Experimentation with the unusual nature of things in the world is awesome… especially when the result is smokey glowing plasma. For this relatively simple project, [Peter Zotov] uses the purchase of his new vacuum pump as an excuse to build a mini vacuum chamber and demonstrate the effect his mosfet-based Gouriet-Clapp capacitive three-point oscillator has on it.

In this case, the illumination is caused due to the high-frequency electromagnetic field produced by the Gouriet-Clapp oscillator. [Peter] outlines a build for one of these, consisting of two different wound coils made from coated wire, some capacitors, a mosfet, potentiometer, and heat sink. When the oscillator is placed next to a gas discharge tube, it causes the space to emit light proportionate to the pressure conditions inside.

exploded

For his air tight and nearly air free enclosure, [Peter] uses a small glass jar with a latex glove as the fitting between it and a custom cut acrylic flange. With everything sandwiched snugly together, the vacuum hose inserted through the center of the flange should do its job in removing the air to less than 100 Pa.
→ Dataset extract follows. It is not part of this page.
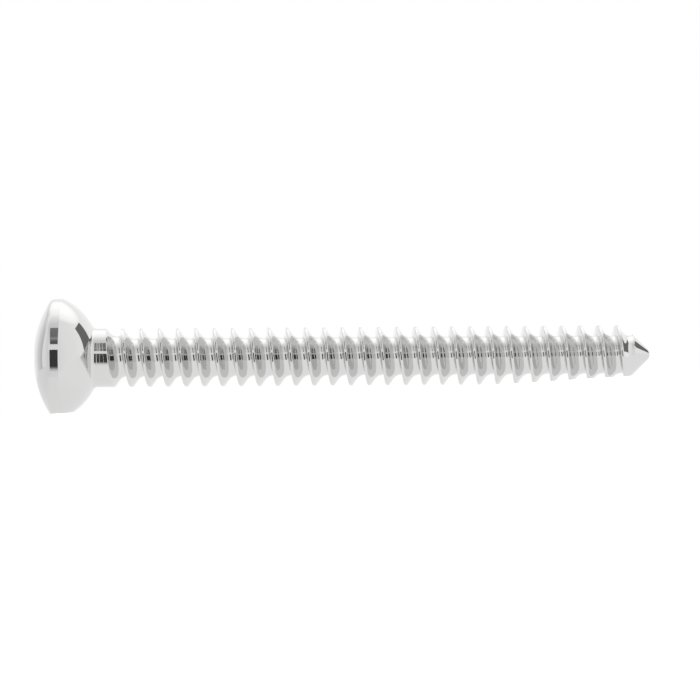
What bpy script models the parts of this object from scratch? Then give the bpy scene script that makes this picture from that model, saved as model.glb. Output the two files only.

At this point, when the jar is placed next to the oscillator, it will work its physical magic…

[Peter] has his list of materials and schematics used for this project on his blog if you’re interested in taking a look at them yourself. Admittedly, it’d be helpful to hear a physicist chime in to explain with a bit more clarity how this trick is taking place and whether or not there are any risks involved. In any case, it’s quite the interesting experiment.